Ma figuriamoci se stavolta esce un commento. Nessuna reazione dal Colle, neanche ufficiosa, nemmeno uno spiffero o un ciglio alzato. Il presidente, «come sempre» da dieci anni, non fa invasioni di campo, non entra nelle scelte politiche dei governi e si tiene alla larga dagli atti della magistratura. Silenzio. Però una cosa è certa, l'avviso di garanzia a Giorgia Meloni, ai ministri Nordio e Piantedosi e al sottosegretario alla presidenza Mantovano per il rimpatrio del comandante libico Almasri deve avergli mandato di traverso la giornata.
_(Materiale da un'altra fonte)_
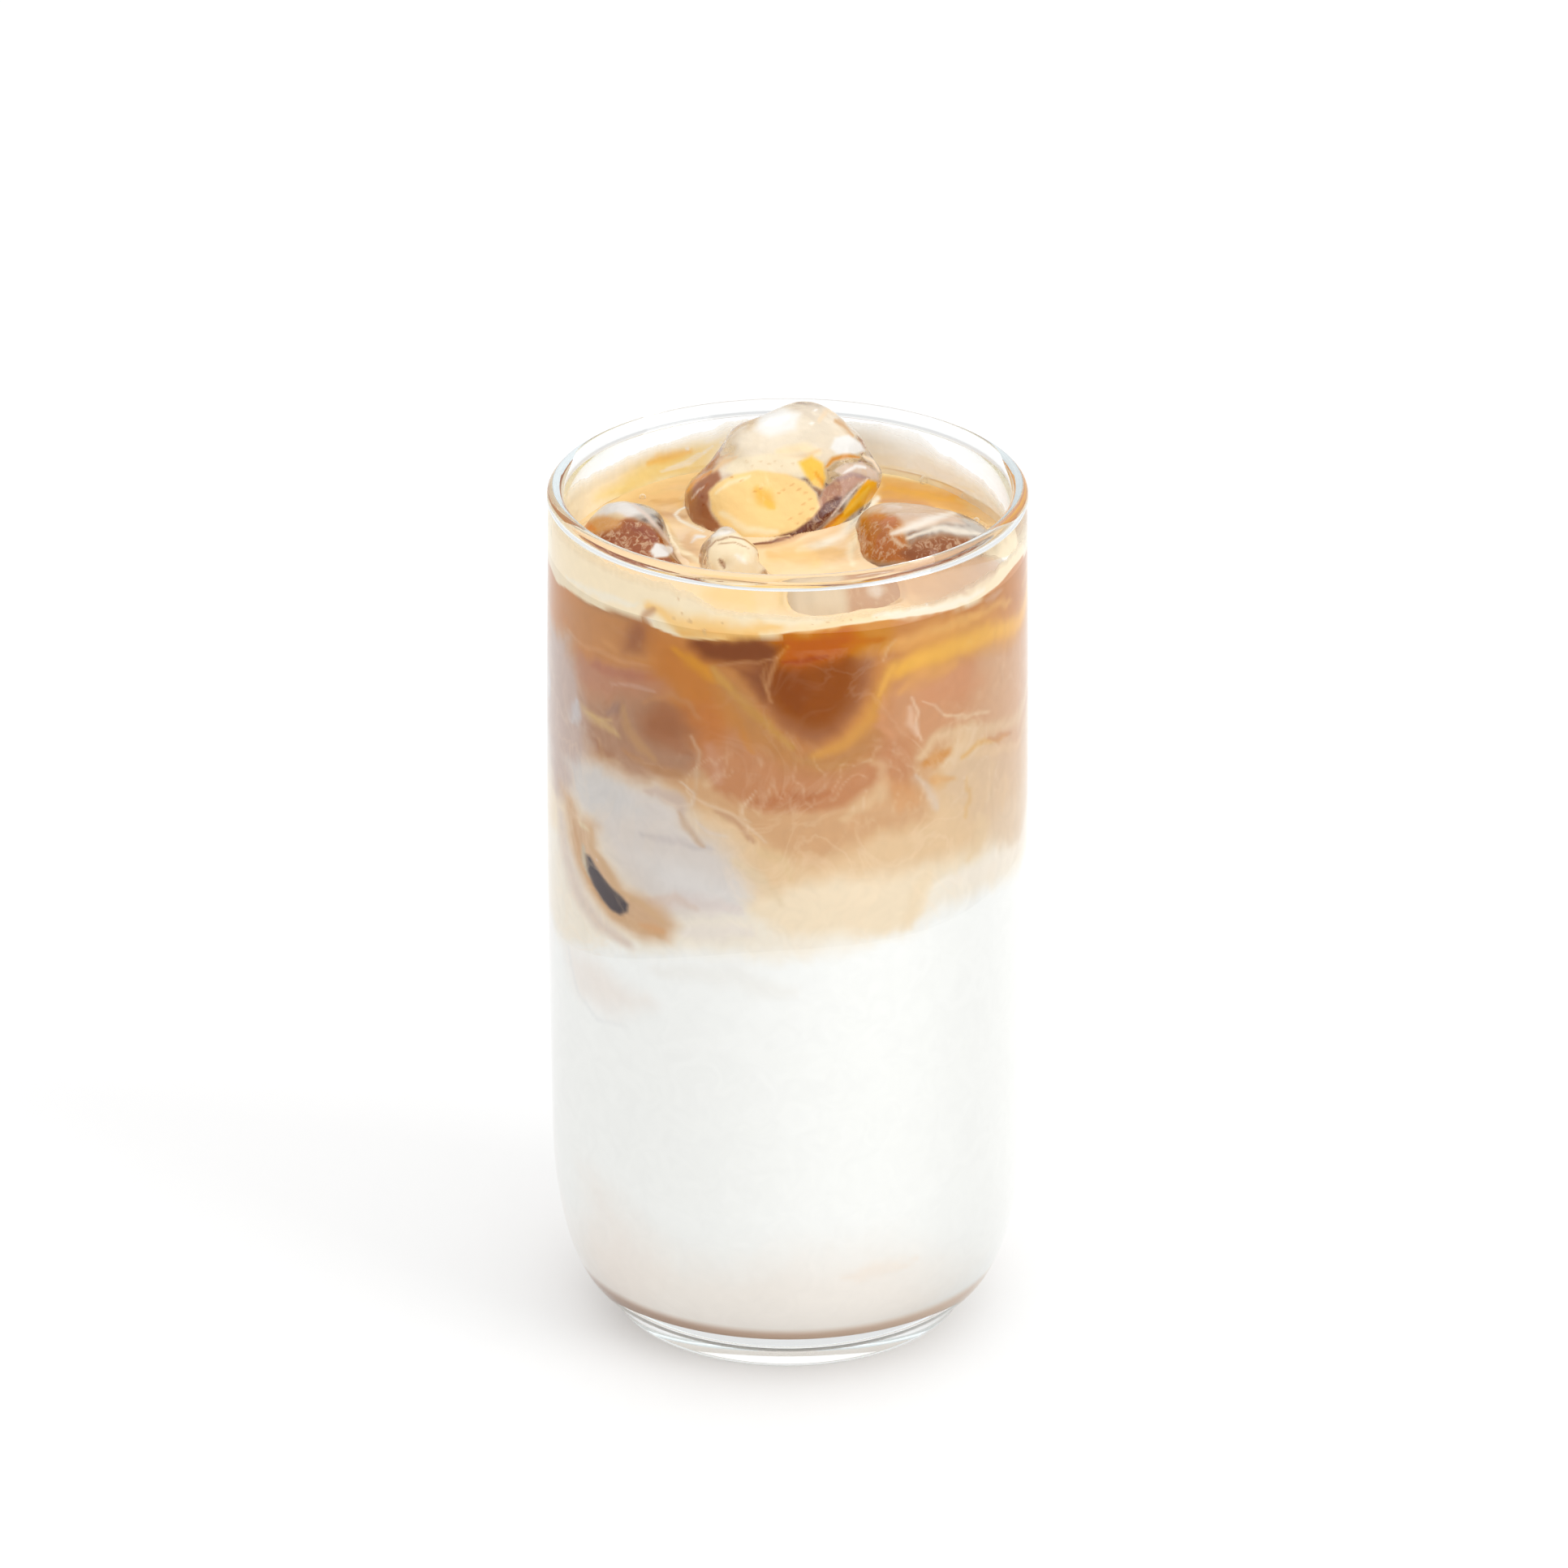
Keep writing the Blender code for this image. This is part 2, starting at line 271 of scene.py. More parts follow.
MILK = tone(250, 249, 246)
PEACH = tone(247, 232, 219)
CREAM = tone(244, 224, 195)
SAND = tone(232, 198, 158)
TAN = tone(214, 168, 126)
CLAY = tone(198, 138, 98)
RUST = tone(186, 118, 78)
CARAMEL = tone(202, 136, 80)
ORANGE = tone(208, 134, 62)
GOLD = tone(226, 166, 84)
YELLOW_GOLD = tone(240, 182, 96)
ESPRESSO = tone(146, 76, 26)
EMBER = tone(190, 92, 0)
BARK = tone(130, 70, 36)
UMBER = tone(164, 106, 72)
MAUVE = tone(198, 172, 160)
CLOUD = tone(222, 211, 203)
SHADED_SLIT = tone(82, 72, 74)

PHOTO_PIXELS_PER_MM = 8.8


class PaintSheet:
    """Colours laid on a surface like brushwork: washes inside outlines, plumes along lines."""

    def __init__(self, place, unit):
        self.place = place
        self.unit = unit
        self.work = []

    def lay(self, kind, points, colour, reach, strength, wisp, fleck):
        corners = np.array([self.place(px, py) for px, py in points])
        self.work.append((kind, corners, colour, reach * self.unit, strength, wisp, fleck))

    def wash(self, colour, soft, strength, *outline, wisp=1.0, fleck=0.0):
        """A clouded patch inside an outline of photo pixels, with an edge soft mm wide."""
        self.lay("wash", outline, colour, soft, strength, wisp, fleck)

    def plume(self, colour, width, strength, *line, wisp=1.0, fleck=0.0):
        """A thread or ribbon along a line of photo pixels, width mm across in all."""
        self.lay("plume", line, colour, width / 2, strength, wisp, fleck)

    def paint(self, flat, drift, ground):
        """Colour, cover and frost at flat places on the sheet, over a ground of the same."""
        colours = ground.copy()
        for kind, corners, colour, reach, strength, wisp, fleck in self.work:
            x = flat[:, 0] + drift[:, 0] * (wisp * self.unit)
            y = flat[:, 1] + drift[:, 1] * (wisp * self.unit)
            nearest = np.full(len(flat), 1e6)
            line_share = np.zeros(len(flat))
            inside = np.zeros(len(flat), dtype=bool)
            last = len(corners) if kind == "wash" else max(1, len(corners) - 1)
            for index in range(last):
                start, end = corners[index], corners[(index + 1) % len(corners)]
                side = end - start
                along = (x - start[0]) * side[0] + (y - start[1]) * side[1]
                share = np.clip(along / max(side @ side, 1e-12), 0.0, 1.0)
                gap = np.hypot(x - start[0] - side[0] * share, y - start[1] - side[1] * share)
                line_share = np.where(gap < nearest, (index + share) / last, line_share)
                nearest = np.minimum(nearest, gap)
                if kind == "wash" and side[1] != 0.0:
                    crosses = (start[1] > y) != (end[1] > y)
                    inside ^= crosses & (x < start[0] + (y - start[1]) / side[1] * side[0])
            if kind == "wash":
                amount = np.clip(0.5 + np.where(inside, nearest, -nearest) / (2 * reach), 0, 1)
            else:
                taper = 0.55 + 0.45 * np.sin(np.pi * line_share)
                amount = np.clip(1.0 - nearest / (reach * 1.5 * taper), 0.0, 1.0)
            amount = (amount * amount * (3.0 - 2.0 * amount) * strength)[:, None]
            tint = np.append(colour, (1.0, fleck))
            colours = colours * (1.0 - amount) + tint * amount
        return colours


wall_sheet = PaintSheet(seen_through_glass, MM)
wash = wall_sheet.wash
plume = wall_sheet.plume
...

E già. Un altro scontro tra istituzioni dello Stato, un altro capitolo della faida trentennale tra potere esecutivo e giudiziario: esattamente il contrario di quanto Sergio Mattarella (nella foto) predica con cadenza quasi quotidiana. Bisogna ridurre le divergenze, collaborare e concorrere al buon funzionamento della Repubblica, non cercare la zuffa. Si deve perseguire l'interesse nazionale, non quello di parte o di corporazioni. Invece.
Eppure la mattinata, al di là del protocollo e della commozione generale, era cominciata bene, con la celebrazione del Giorno della Memoria in perfetto spirito unitario. Il presidente ha pure apprezzato le parole di lunedì della Meloni. «L'abominio del piano nazista trovo in Italia la complicità del regime fascista, attraverso l'infamia delle leggi razziali e il coinvolgimento nei rastrellamenti e nelle deportazioni». Poi il provvedimento del procuratore della Repubblica Francesco Lo Voi ha rovinato un po' il clima. Mezzo governo indagato. Ipotesi di reato pesanti: favoreggiamento e peculato. Temperatura politica che si rialza.
Insomma, visto dalla prospettiva del Quirinale, i motivi di preoccupazione ci sono tutti. Anche se il temporale non è proprio scoppiato all'improvviso: la riforma Nordio sulla separazione delle carriere tra pm e giudici e le proteste, in certi casi clamorose, delle toghe avevano parecchio elettrizzato l'atmosfera. Ora si tratterà di provare a riportare la calma, riprendere il lavoro paziente di cucitura istituzionale.
Forse partirà già da domani, quando parteciperà alla cerimonia di inaugurazione dei corsi dei magistrati ordinari in tirocinio presso la scuola superiore di Scandicci. Sul caso Almasri il capo dello Stato manterrà il riserbo, ma potrebbe essere l'occasione giusta per dire la sua sul ruolo dei giudici e sui rapporti con la politica. Anzi, di ripeterla. «L'indipendenza della magistratura - ha spiegato recentemente - è elemento costitutivo di uno Stato democratico».
Ma l'autonomia va anche conquistata sul campo, con «una costante e rigorosa attenzione ai comportamenti», evitando «ricostruzioni normative arbitrarie, tesi precostituite, voglia di protagonismo e individualismo giudiziario». Serve «ponderazione», considerando che le decisioni hanno «impatto sociale e nella vita delle persone». Equilibrio, in una parola.